The Sacramento Bee reported that Low likened the bill to other laws California has passed, including those prohibiting retailers from charging more for items marketed to women, forcing corporations to appoint women to their boards of directors, and mandating gender-neutral bathrooms.

 

“That’s our agenda. Those are our California values and that’s our agenda,” Low added.

 

The Bee also reported that Rob Smith, founder and CEO of The Phluid Project, a gender-neutral clothing company, was involved in the formation of the bill. Smith said, “Fashion and gender is just like everything else, it’s always changing and evolving.” He added, “I just want to remind people we’re always in a state of un-learning and re-learning.”

 

Standing for Freedom Takeaway

 

Looking at this bill as an optimist, one could certainly agree that strict gender delineations in toys can sometimes be harmful in today’s environment. For example, if a girl picks up a toy dump truck instead of a doll, parents will actually conclude that she is either homosexual or actually a boy and needs puberty blockers. Parents and others often read too much into these things and encourage a child that they are transgender.
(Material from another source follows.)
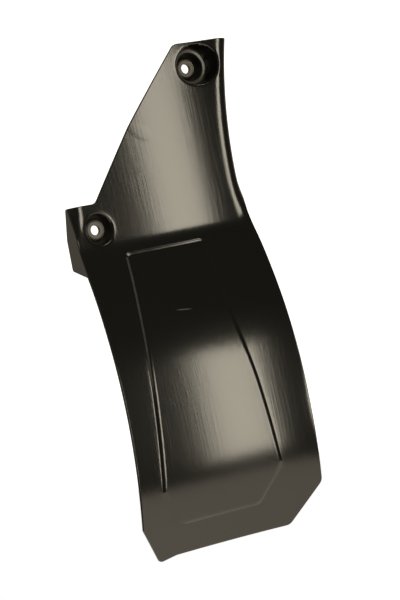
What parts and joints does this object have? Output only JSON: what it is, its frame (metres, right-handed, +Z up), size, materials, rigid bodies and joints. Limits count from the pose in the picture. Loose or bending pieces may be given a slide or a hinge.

In this regard, removing gender from toys would be positive.

 

Looking at the bill in a realistic manner, however, it’s clearly more about promoting the elimination of gender distinctions than it is about upholding the God-ordained femininity or masculinity He has given each girl or boy. No, there is nothing wrong with a girl such as the daughter of Low’s staffer playing with science-related toys, but eliminating distinctions between toys marketed towards males and females ignores that boys typically gravitate to certain types of toys and girls typically gravitate towards different toys.

 

While we certainly should not squelch any and all deviation from this, we should also encourage boys and girls to embrace the way God made them and cultivate these characteristics.

 

More problematic is the elimination of separate boys’ and girls’ sections for clothing. No, a little boy playing dress-up with his sister does not mean he is homosexual or transgender, and vice versa. That would be a horrible and irrational overreaction. Yet we should not encourage children to dress in a way that obscures their gender. Scripture makes it clear that we are not to try to appear as the opposite gender by the way we dress. It is not appropriate for all girls’ and boys’ clothing to be in the same area, and changing areas should also be separate.

 

While this bill claims to support children, Low’s mention of gender-neutral bathrooms show that the bill is really about eliminating distinctions between male and female (and Smith’s involvement shows that he has an economic interest in pushing this bill). By eliminating distinctions for children when they are impressionable, malleable, and easily confused, we communicate the false notion that men and women are the same.

 

Smith is incorrect: Gender is not eternally evolving as fashion does. God creates each person male or female. That has never changed, and it never will.

 

Not only does this bill infringe on the rights of business owners and make shopping more difficult, but it attacks the notion of a difference in the sexes or even the very idea that there are different sexes. This bill is an attempt to communicate a false narrative to children, pushing the LGBT agenda on them without parental consent.